The series never materialized, and its status as a pilot explains why elements – such as Lavinia’s Italian boyfriend – just dangle without resolution. It also features questionable science, with the heroine somehow pulling out of thin air, that freezing the slime with CO2 is the way to deactivate it. Mind you, with Anita Ekberg playing the bad guys’ top boffin, you know you’re looking at style over substance all round. Still, Sharpe has the air of a young Goldie Hawn and there are moments where things work, and you get the frothy entertainment at which this aims. For example, after Lavinia sprays a heavy with “knockout gas”, she is unable to drag the body away to hide it.
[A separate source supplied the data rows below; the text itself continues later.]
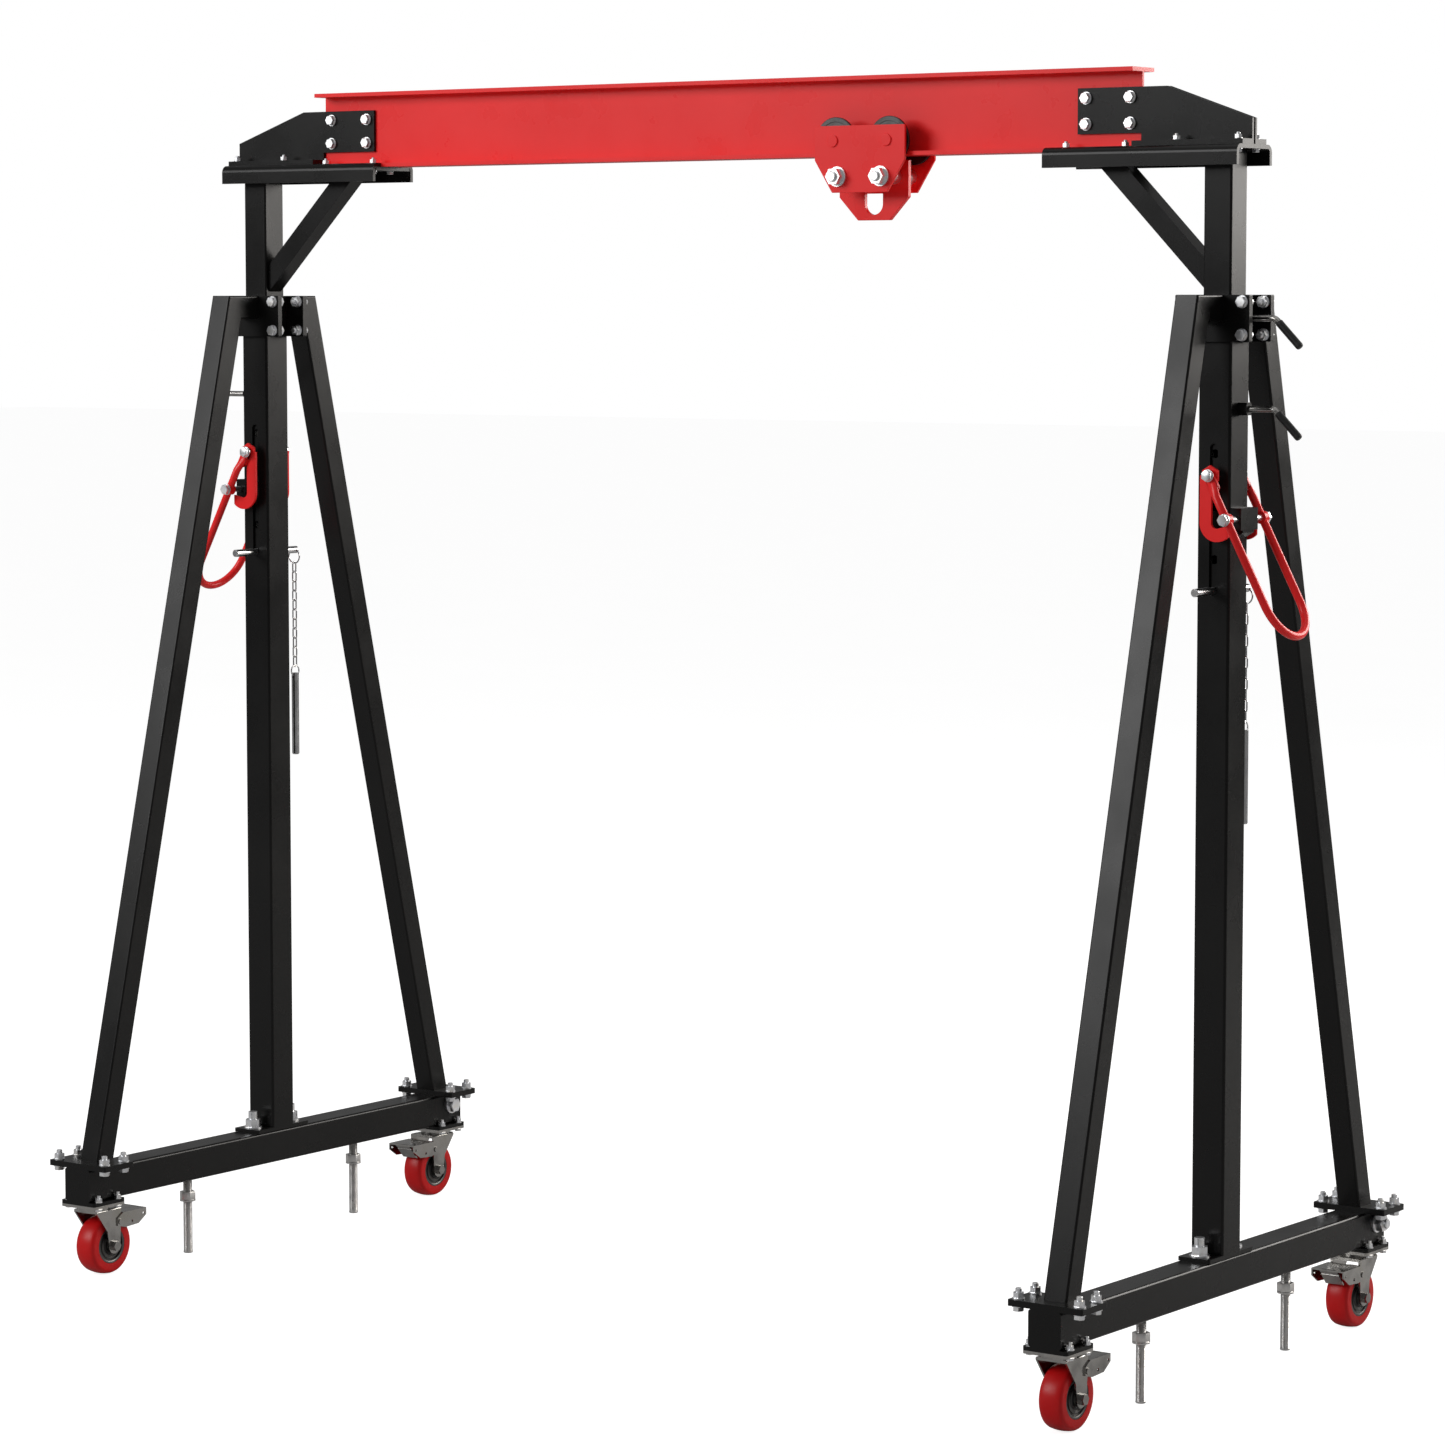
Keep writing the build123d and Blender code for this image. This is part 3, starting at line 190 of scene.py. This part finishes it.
ringLook = {"roughness": 0.5, "smear": 0.06, "cloudScale": 30, "grainScale": 700, "grain": 0.15,
            "coat": 0.1, "coatRoughness": 0.25, "gloss": 0.4,
            "dark": (0.008, 0.008, 0.008), "light": (0.016, 0.016, 0.016)}

blackPaint = paintedSteel("blackPowderCoat", blackLook)
redPaint = paintedSteel("redGlossPaint", redLook)
zincPlate = platedSteel("brightZincPlate", zincLook)
boltPlate = platedSteel("boltZincPlate", boltLook)
pinSteel = platedSteel("drawnPinSteel", pinLook)
rodSteel = platedSteel("threadedRodSteel", rodLook)
wheelIron = platedSteel("trolleyWheelIron", ironLook)
hubMetal = platedSteel("casterHubMetal", hubLook)
gripRubber = mouldedRubber("gripRubber", gripLook)
treadRed = mouldedRubber("casterTreadRed", treadLook)
sealRubber = mouldedRubber("hubSealRubber", ringLook)
print("finishes ready")


def finishMesh(bm, name, materials, body, replaced, smoothAngle=meshCare["smooth"]):
    bmesh.ops.remove_doubles(bm, verts=bm.verts, dist=meshCare["merge"])
    bmesh.ops.recalc_face_normals(bm, faces=bm.faces)
    limit = math.radians(smoothAngle)
    for face in bm.faces:
        face.smooth = True
    for edge in bm.edges:
        if len(edge.link_faces) == 2:
            edge.smooth = edge.calc_face_angle(0) < limit
    mesh = bpy.data.meshes.new(name)
    bm.to_mesh(mesh)
    bm.free()
    piece = bpy.data.objects.new(name, mesh)
    bpy.context.scene.collection.objects.link(piece)
    for material in materials:
        mesh.materials.append(material)
    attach(piece, body)
    if replaced:
        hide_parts(*replaced)
    return piece


def spinProfile(bm, points, place, steps, materialOf=None):
    # a profile of (radius, height) turned about the local Z axis
    rim = [bm.verts.new((radius, 0, height)) for radius, height in points]
    line = [bm.edges.new(pair) for pair in zip(rim, rim[1:])]
    made = set(bm.faces)
    bmesh.ops.spin(bm, geom=rim + line, cent=(0, 0, 0), axis=(0, 0, 1), dvec=(0, 0, 0), angle=2 * math.pi,
                   steps=steps, use_merge=True)
    fresh = [face for face in bm.faces if face not in made]
    if materialOf:
        for face in fresh:
            middle = face.calc_center_median()
            face.material_index = materialOf(math.hypot(middle.x, middle.y), middle.z)
    corners = list(dict.fromkeys(vertex for face in fresh for vertex in face.verts))
    bmesh.ops.remove_doubles(bm, verts=corners, dist=meshCare["merge"])
    corners = [vertex for vertex in corners if vertex.is_valid]
    bmesh.ops.transform(bm, matrix=place, verts=corners)


def addHexagon(bm, flats, height, place, chamferSize=0.0006):
    shape = bmesh.ops.create_cone(bm, cap_ends=True, segments=6, radius1=flats / math.sqrt(3),
                                  radius2=flats / math.sqrt(3), depth=height,
                                  matrix=place @ Matrix.Translation((0, 0, height / 2)))
    corners = shape["verts"]
    rims = list(dict.fromkeys(edge for corner in corners for edge in corner.link_edges))
    bmesh.ops.bevel(bm, geom=rims, offset=chamferSize, segments=2, profile=0.5, affect="EDGES", material=-1)


def washerProfile(radius, thickness, corner=0.0003):
    return [(0, 0), (radius - corner, 0), (radius, corner), (radius, thickness - corner),
            (radius - corner, thickness), (0, thickness)]


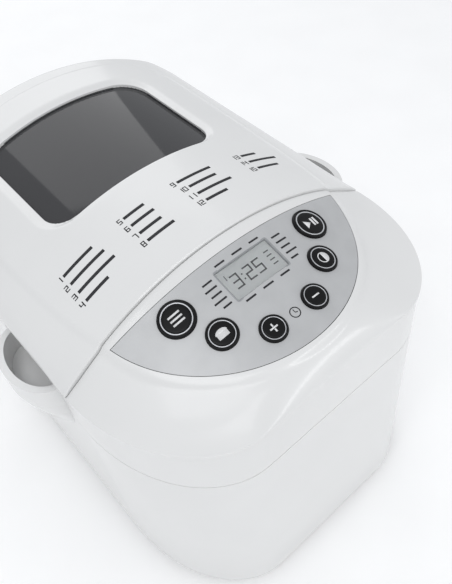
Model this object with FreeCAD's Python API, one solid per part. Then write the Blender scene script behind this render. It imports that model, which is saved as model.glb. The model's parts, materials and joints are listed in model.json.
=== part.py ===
"""Bread machine: arched white casing, hinged lid, control shoulder, oven tub, bread pan and belt drive.

Millimetres, +Z up, -Y is the front. The origin is under the middle of the machine, on the floor.
"""

import FreeCAD, Part
import math
import os

# Overall casing
BODY_WIDTH = 268.0
BODY_DEPTH = 375.0
DISPLAY_HEIGHT = 270.0  # middle of the display above the floor
CORNER_WIDTH = 74.0  # front corners are quarter ellipses
CORNER_DEPTH = 108.0
REAR_CORNER = 45.0
WALL = 2.6
CASING_STEP = 1.2  # the body stands back from the top cover's rim by this

# Arched top
CROWN_FALL = 44.254  # how far the arch falls from its ridge to the sides
PANEL_SLOPE = 18.0
LID_SLOPE = 4.0
DISPLAY_SETBACK = 75.0  # display centre behind the front edge
SEAM_SETBACK = 105.0  # lid seam behind the front edge
LID_RISE = 11.0  # lid surface over the display centre, at the seam
FIELD_STEP = 1.8  # height of the raised field
RIM_ROOM = 2.672  # lid parting plane under the shoulder's front corners
LID_EDGE = 2.33  # least height of the lid's sides
SEAM_GAP = 0.8
SHOULDER_ROUND = 12.0
SHOULDER_WALL = 5.0
LIP_SHORTEST = 20.0  # shorter edges of the shoulder stay sharp
SEAM_CLEAR = 5.0
HEADROOM = 60.0
LID_GAP = 0.6
DECK = 2.5
CREASE_DROP = 80.0  # groove round the housing under the display centre
CREASE_SIZE = 0.8
VENT_WIDTH = 4.0
VENT_HEIGHT = 26.0
VENT_PITCH = 9.0
VENT_COUNT = 9
VENT_ROWS = [110.0, 150.0]

# Control panel, in its own plane: x to the right, y up the slope
PANEL_RADIUS = 100.0
PANEL_CENTRE_UP = 40.4
PANEL_TIP_UP = 18.0
PANEL_TOP_UP = 21.5
PANEL_THICK = 1.6
PANEL_GAP = 0.3
PANEL_REACH = 35.0  # deeper than the arch falls at the panel's tips
FIELD_MARGIN = 4.0
SCREEN_WIDTH = 43.8
SCREEN_HEIGHT = 24.0
SCREEN_GAP = 0.3
SCREEN_SINK = 1.8
SCREEN_THICK = 1.2
MODULE_LIP = 4.0
MODULE_THICK = 5.0
MODULE_GAP = 0.1
BUTTONS = {
    "menu_button": (-57.5, 4.0, 12.4),
    "loaf_button": (-43.2, -21.7, 10.3),
    "plus_button": (-17.7, -39.2, 9.0),
    "minus_button": (17.7, -39.2, 9.0),
    "shade_button": (43.2, -21.7, 10.3),
    "start_button": (57.5, 4.0, 12.4),
}
BUTTON_PROUD = 1.8
BUTTON_GAP = 0.35
BUTTON_TRAVEL = 1.2
BUTTON_FLANGE = 1.8
FLANGE_THICK = 1.2
FLANGE_GAP = 0.2
STEM_RADIUS = 2.2
STEM_GAP = 0.4  # left over the switch at full travel
BOARD_DEPTH = 24.0  # top of the control board under the display centre
BOARD_THICK = 1.6
BOARD_HALF_WIDTH = 72.0
BOARD_LOW = -52.0
BOARD_ROOM = 0.921  # between the board and the shoulder's back wall
SWITCH_SIZE = 6.0
SWITCH_BODY = 3.5
SWITCH_PLUNGER = 1.5
PLUNGER_RADIUS = 1.7
BOARD_LOW_POST = (64.0, -42.0)
BOARD_HIGH_POST = (35.0, 2.5)  # across, and under the board's upper edge
POST_RADIUS = 3.5
POST_SINK = 1.2  # posts run this far into the skin
BOARD_SCREW = 1.2
BOARD_SCREW_LENGTH = 5.0
BOARD_SCREW_HEAD = 2.6

# Lid
HINGE_SETBACK = 7.5  # hinge axis in front of the back edge
HINGE_RISE = 6.0  # hinge axis over the parting plane
LID_REAR_GAP = 5.0  # lid's back wall in front of the hinge axis
PIN_RADIUS = 2.5
RUNNING_GAP = 0.05
SEAT_GAP = 0.02
KNUCKLE_RADIUS = 4.5
KNUCKLE_WIDTH = 30.0
KNUCKLE_OFFSET = 75.0
BRACKET_EAR = 2.5
EAR_GAP = 0.5
EAR_RADIUS = 4.2
WINDOW_HALF_WIDTH = 72.5
WINDOW_FRONT_ROOM = 90.0  # window behind the seam
WINDOW_REAR_ROOM = 55.5  # window in front of the lid's back wall
WINDOW_CORNER = 20.0
WINDOW_REBATE = 7.0
GASKET_THICK = 1.0
GLASS_THICK = 3.0
CLAMP_THICK = 2.0
CLAMP_LIP = 2.0
LINER_LIP = 8.0
LINER_RISE = 4.0  # liner over the parting plane
LINER_THICK = 1.2
LINER_MARGIN = 6.0
LID_FIELD_FRONT = 1.0  # half width of the lid's raised field over the panel's radius
LID_FIELD_WIDEN = 12.0
LID_FIELD_REAR = 12.0
LID_FIELD_BASE = 5.0
KNUCKLE_TRIM = 1.0
LID_POST_RADIUS = 4.0
LID_POST_HOLE = 9.0
LID_SCREW_INSET = 12.0
LID_SCREW_FRONT = 30.0
LID_SCREW_REAR = 40.0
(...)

Fortunately, there’s a trolley nearby, so she uses that… Until she gets to a doorway it won’t fit through…. When she just gives up, and throws a blanket over everything. Also a bit different from Bond is the dynamic between hero(ine) and villain, with Lavinia and Cesare having a sexual attraction that you never saw between Bond and Blofeld. It’s probably for the best, that.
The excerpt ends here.